If you as the domain stakeholder of an SMTP-sending domain
deterministically know and can specify in SPF's flexible spec format
for DNS TXT records where _all_ your domain's legitimate mail will
originate, then you can use SPF to good effect to make forged sending
IPs detectable and rejectable at the time of SMTP receipt.

I happen to be able to thus specify. It's particularly simple in my
domain's case, because the sole authorised origin is one IPv4 address.
Therefore...

:r! dig -t txt linuxmafia.com. @ns1.linuxmafia.com. +short
"v=spf1 ip4:96.95.217.99 -all"

...Works for Me[tm]. (Please note that the '-all' means my DNS
recommends _permfail_ of non-compliant mail.)

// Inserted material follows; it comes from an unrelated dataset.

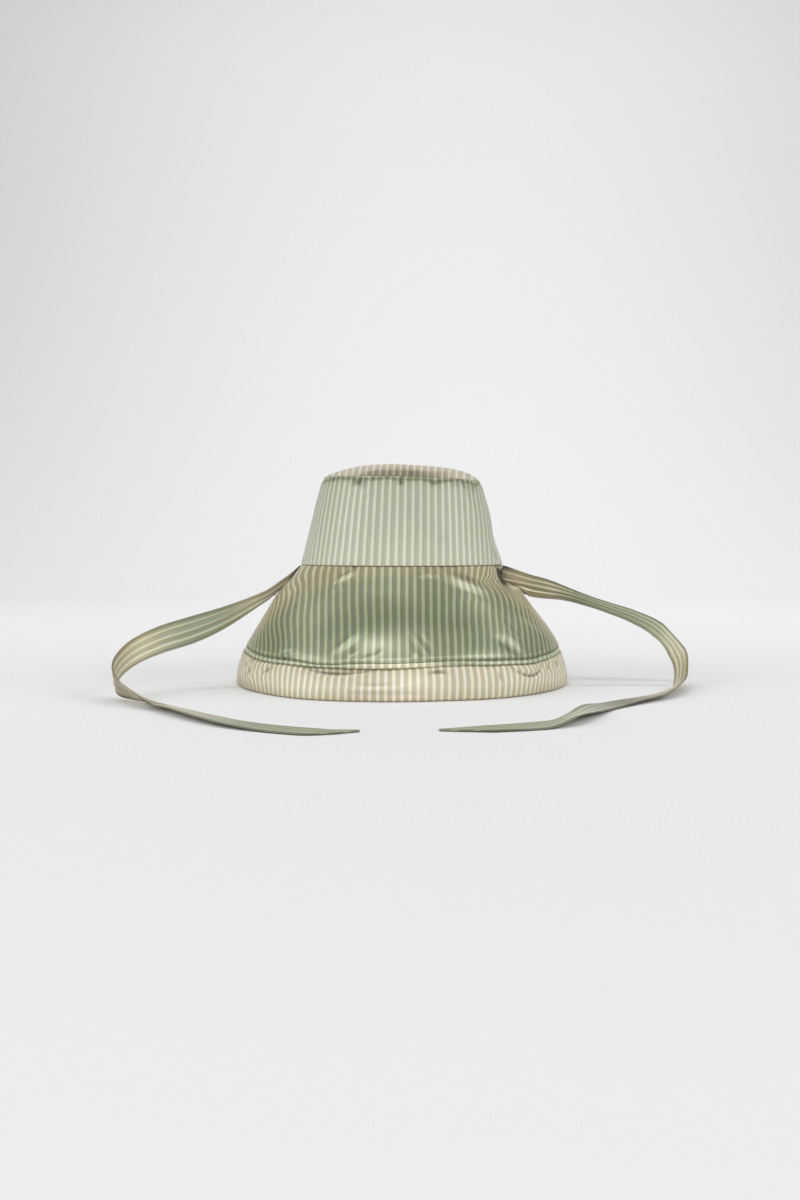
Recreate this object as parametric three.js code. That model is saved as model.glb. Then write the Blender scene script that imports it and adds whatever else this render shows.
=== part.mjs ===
// A soft sun hat of striped satin with two chin ties. It stands on the edge of its brim, and the ties lie on the
// surface before it. Millimetres, +Z up, the front faces -Y and +X is the wearer's left. The origin is the middle of
// the brim's edge, on the surface that the hat stands on.
import * as THREE from "three";

// Driving dimensions. Heights are above the surface, radii are to the outside of the cloth.
const CLOTH = 2; // satin, interlining and lining sewn as one wall
const SEAM_GAP = 0.3; // between two pieces that are sewn together
const HEM_SEAM = { height: 26.5, radius: 147.6, sideRise: 4.2 }; // the seam climbs by sideRise at the two side seams
const BRIM_EDGE_RADIUS = 152.2;
const BAND_SWELL = 1.6; // how far the hem band bulges at mid height
const CROWN_SEAM = { height: 108.6, brimRadius: 92.6, crownRadius: 93.6 };
const CROWN_TOP = { height: 183.8, radius: 74 };
const CROWN_SWELL = 1;
const CROWN_LEAN = 0.026; // the top of the crown settles by this share of x
const BRIM_FLARE = 68.5; // the brim's spread at the slope that it leaves the crown with
const TIP = { rise: 15.2, rim: 0.8, shoulder: 3.8, settle: 0.2 }; // shoulder: 2 is a round dome, more is flatter
const TIE = {
  cloth: 1.2, seamTop: 107.4, seamFoot: 83.5, seamStandoff: 1, opensOver: 30,
  pointLength: 34, pointWidth: 2.5, pointAside: 0.2,
};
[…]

Occasionally, I see claims in Linux forums, including in a discussion
two years ago on this mailing list, that SPF breaks on mailing lists.
This is simply not true. If it'd been true, I'd have noticed at some
point over the last couple of decades.

Domain owners for whom SPF does _not_ work include ones who insist on
originating port 25 unauthenticated SMTP from arbitary unplanned IP
addresses without that mail getting rejected as a suspected of being a
forgery. (Good luck with that.) For them, fortunately, even if they
take that rather impractical position, SPF still doesn't hurt them:
They retain the option of not publishing an SPF record, or one declaring
that their mail might originate from anywhere.


Oddly enough, I _can_ identify a time when my SPF record did hurt my
mail delivery. It was the afternoon of December 17, 2019, when because
of an ISP shutdown I had to re-IP my server for the first time in 18
years. Everything appeared to go smoothly, in part because I'd
shortened TTLs to 3600 many days in advance. Less than an hour after
cutover, one of my outgoing mailing list postings was rejected by
luv.asn.au on grounds that my own SMTP server supposedly violated my own
SPF policy.

Explanation: Someone there was for some reason retaining my old SPF RR
in cache longer than was supposed to happen. Problem did not recur.